Short exercise: Write out exactly the lines of the entries below from the one holding "for (const [name, core]" to the one holding "if empty is", inclusive, and leave out all other lines.

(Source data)
* Start *

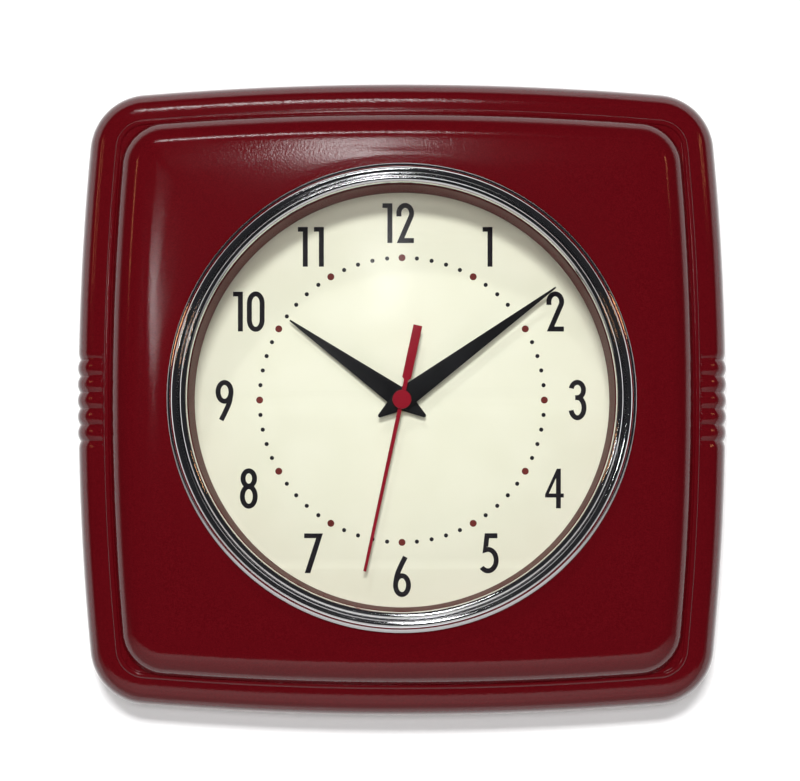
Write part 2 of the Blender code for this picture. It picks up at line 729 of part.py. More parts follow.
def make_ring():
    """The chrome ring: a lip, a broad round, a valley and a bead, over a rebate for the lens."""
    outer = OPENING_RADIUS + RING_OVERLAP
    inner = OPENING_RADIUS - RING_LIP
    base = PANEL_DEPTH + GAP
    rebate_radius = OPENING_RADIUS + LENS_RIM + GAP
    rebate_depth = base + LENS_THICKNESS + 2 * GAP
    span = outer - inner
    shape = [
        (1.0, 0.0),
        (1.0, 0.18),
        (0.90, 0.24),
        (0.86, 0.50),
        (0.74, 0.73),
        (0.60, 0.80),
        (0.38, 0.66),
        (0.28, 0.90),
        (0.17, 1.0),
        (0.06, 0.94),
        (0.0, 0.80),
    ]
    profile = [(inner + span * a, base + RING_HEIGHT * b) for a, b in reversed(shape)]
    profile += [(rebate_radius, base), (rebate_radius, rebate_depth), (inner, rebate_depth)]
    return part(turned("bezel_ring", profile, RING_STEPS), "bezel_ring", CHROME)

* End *
* Start *

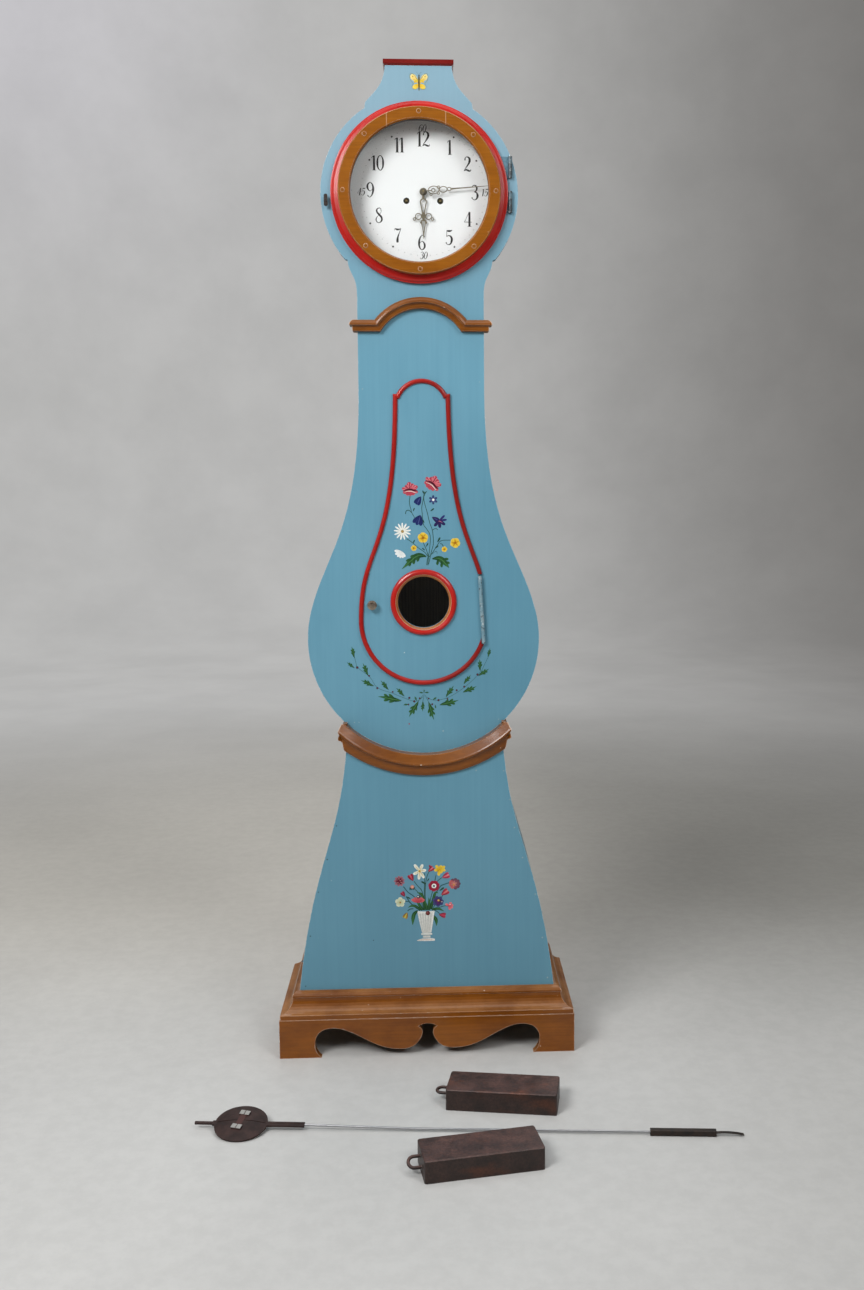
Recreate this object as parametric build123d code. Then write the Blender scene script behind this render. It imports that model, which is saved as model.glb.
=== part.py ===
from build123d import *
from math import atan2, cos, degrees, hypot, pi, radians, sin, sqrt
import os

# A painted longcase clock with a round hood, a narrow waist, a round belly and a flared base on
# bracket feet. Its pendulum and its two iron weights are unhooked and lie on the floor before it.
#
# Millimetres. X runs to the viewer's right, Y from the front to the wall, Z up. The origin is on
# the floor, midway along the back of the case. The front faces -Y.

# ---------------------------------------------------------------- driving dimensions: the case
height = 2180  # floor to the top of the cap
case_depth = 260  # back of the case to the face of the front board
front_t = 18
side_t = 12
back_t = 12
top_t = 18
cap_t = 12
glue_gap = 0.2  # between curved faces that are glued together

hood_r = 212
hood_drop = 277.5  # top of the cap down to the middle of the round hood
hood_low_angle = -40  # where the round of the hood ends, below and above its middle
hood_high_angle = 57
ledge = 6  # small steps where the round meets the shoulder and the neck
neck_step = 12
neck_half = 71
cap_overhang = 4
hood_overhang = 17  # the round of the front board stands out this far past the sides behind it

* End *
* Start *

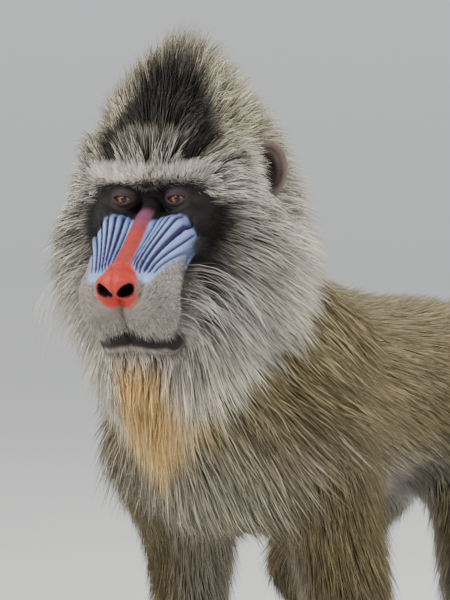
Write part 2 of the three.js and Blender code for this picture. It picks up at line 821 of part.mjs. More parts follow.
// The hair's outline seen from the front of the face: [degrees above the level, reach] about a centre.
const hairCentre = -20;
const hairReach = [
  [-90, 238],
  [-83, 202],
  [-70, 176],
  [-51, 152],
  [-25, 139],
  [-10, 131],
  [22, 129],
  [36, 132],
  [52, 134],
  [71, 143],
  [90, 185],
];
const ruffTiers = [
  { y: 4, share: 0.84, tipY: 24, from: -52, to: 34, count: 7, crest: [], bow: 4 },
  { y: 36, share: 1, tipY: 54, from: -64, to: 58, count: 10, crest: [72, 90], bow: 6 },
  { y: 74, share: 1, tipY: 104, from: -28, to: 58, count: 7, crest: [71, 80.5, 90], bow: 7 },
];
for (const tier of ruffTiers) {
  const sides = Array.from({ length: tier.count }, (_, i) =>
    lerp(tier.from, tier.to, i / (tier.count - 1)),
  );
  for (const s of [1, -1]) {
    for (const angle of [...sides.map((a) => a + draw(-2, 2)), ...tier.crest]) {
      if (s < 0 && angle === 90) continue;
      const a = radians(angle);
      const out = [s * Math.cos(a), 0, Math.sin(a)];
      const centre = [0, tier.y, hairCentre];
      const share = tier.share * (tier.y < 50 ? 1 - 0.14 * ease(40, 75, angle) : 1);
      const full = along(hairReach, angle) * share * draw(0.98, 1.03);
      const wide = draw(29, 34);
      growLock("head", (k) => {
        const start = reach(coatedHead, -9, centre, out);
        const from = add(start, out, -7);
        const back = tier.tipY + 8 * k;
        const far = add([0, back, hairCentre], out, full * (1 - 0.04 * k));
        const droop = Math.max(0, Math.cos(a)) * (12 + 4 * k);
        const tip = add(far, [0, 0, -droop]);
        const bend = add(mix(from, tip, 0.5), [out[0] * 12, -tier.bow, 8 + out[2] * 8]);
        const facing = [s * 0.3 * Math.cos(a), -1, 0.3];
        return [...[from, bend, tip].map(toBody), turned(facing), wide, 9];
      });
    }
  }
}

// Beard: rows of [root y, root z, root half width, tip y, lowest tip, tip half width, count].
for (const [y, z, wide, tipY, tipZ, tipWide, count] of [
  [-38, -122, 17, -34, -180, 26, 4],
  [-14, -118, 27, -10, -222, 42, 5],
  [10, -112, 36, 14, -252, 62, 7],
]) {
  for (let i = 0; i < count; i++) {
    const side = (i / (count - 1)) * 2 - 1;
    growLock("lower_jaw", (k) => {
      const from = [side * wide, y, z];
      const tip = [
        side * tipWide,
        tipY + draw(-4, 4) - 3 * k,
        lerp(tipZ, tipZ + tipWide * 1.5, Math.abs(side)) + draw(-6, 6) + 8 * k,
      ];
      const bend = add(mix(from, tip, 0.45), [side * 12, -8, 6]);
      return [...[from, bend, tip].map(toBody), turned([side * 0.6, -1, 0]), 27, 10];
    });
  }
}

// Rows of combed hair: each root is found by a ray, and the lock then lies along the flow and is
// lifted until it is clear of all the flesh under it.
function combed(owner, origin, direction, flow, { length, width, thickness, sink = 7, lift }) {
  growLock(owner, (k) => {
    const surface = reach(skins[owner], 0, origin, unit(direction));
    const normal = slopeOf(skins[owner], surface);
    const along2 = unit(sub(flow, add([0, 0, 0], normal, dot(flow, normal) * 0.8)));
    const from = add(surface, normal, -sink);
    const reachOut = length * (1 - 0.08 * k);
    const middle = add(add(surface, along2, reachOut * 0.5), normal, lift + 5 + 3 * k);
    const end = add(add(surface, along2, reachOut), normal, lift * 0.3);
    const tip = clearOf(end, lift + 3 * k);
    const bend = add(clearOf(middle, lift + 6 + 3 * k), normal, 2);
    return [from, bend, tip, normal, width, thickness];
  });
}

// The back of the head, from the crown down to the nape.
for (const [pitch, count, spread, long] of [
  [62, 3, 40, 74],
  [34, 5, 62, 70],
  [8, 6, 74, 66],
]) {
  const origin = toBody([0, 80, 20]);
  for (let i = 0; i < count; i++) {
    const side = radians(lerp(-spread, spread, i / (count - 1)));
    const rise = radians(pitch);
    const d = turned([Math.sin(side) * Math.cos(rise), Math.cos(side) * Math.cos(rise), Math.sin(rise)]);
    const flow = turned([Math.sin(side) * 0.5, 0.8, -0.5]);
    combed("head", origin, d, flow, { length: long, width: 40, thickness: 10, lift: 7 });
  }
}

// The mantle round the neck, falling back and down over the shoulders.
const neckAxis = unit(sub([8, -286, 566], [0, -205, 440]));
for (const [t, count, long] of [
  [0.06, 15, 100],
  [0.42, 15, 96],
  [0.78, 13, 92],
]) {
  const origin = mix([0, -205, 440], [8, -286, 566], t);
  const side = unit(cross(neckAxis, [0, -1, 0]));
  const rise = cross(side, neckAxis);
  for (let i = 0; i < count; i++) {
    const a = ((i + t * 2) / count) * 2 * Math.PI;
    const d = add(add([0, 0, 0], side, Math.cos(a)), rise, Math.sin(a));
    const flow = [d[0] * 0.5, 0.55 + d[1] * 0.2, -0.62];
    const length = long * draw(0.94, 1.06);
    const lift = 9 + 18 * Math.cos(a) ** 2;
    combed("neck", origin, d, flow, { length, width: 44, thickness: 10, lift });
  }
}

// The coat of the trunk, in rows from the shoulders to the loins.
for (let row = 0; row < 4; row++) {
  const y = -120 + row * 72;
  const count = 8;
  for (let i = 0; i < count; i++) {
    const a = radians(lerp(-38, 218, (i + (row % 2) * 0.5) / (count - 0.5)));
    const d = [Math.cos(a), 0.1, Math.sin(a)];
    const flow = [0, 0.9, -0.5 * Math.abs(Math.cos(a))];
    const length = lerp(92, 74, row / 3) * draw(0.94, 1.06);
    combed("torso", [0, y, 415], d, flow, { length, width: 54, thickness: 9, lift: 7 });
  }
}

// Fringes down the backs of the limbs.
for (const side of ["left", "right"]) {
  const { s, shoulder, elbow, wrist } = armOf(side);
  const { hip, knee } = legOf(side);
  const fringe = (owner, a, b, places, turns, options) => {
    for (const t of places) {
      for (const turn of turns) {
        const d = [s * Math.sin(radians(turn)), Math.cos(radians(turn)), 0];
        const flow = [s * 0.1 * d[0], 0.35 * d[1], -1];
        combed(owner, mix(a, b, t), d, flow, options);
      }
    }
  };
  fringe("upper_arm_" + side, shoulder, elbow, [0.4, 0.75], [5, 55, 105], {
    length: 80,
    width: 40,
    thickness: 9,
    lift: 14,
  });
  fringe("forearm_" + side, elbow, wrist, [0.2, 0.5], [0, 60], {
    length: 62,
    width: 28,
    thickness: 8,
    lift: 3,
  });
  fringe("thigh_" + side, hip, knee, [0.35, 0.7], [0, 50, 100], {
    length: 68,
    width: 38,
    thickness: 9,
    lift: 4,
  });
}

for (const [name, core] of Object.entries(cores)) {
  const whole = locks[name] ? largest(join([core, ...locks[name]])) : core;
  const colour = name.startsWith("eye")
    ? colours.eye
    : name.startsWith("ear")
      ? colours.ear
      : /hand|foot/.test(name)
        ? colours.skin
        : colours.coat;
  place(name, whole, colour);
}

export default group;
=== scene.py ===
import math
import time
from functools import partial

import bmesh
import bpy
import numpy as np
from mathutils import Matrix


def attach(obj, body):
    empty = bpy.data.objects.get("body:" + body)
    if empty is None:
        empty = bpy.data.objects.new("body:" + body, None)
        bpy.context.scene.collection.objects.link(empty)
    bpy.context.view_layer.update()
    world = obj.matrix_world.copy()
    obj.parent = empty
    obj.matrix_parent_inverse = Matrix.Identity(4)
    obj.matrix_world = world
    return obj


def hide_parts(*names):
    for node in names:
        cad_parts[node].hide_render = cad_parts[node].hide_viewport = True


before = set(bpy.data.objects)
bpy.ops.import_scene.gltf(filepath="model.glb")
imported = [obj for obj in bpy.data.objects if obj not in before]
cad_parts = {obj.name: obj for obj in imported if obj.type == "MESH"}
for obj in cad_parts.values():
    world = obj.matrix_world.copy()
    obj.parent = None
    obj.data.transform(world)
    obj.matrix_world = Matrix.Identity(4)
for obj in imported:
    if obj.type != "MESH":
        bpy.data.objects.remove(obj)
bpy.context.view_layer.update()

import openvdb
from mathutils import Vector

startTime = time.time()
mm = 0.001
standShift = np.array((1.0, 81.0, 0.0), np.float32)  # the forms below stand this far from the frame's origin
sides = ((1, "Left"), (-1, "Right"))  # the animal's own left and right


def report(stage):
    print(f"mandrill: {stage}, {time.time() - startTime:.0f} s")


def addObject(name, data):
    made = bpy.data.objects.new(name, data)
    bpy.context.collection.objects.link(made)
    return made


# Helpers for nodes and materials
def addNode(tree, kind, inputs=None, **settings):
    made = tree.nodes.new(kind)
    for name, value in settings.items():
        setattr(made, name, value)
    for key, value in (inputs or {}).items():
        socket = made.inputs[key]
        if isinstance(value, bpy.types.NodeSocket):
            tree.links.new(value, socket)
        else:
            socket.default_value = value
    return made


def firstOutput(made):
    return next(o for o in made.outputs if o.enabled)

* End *

Task result:
for (const [name, core] of Object.entries(cores)) {
  const whole = locks[name] ? largest(join([core, ...locks[name]])) : core;
  const colour = name.startsWith("eye")
    ? colours.eye
    : name.startsWith("ear")
      ? colours.ear
      : /hand|foot/.test(name)
        ? colours.skin
        : colours.coat;
  place(name, whole, colour);
}

export default group;
=== scene.py ===
import math
import time
from functools import partial

import bmesh
import bpy
import numpy as np
from mathutils import Matrix


def attach(obj, body):
    empty = bpy.data.objects.get("body:" + body)
    if empty is None:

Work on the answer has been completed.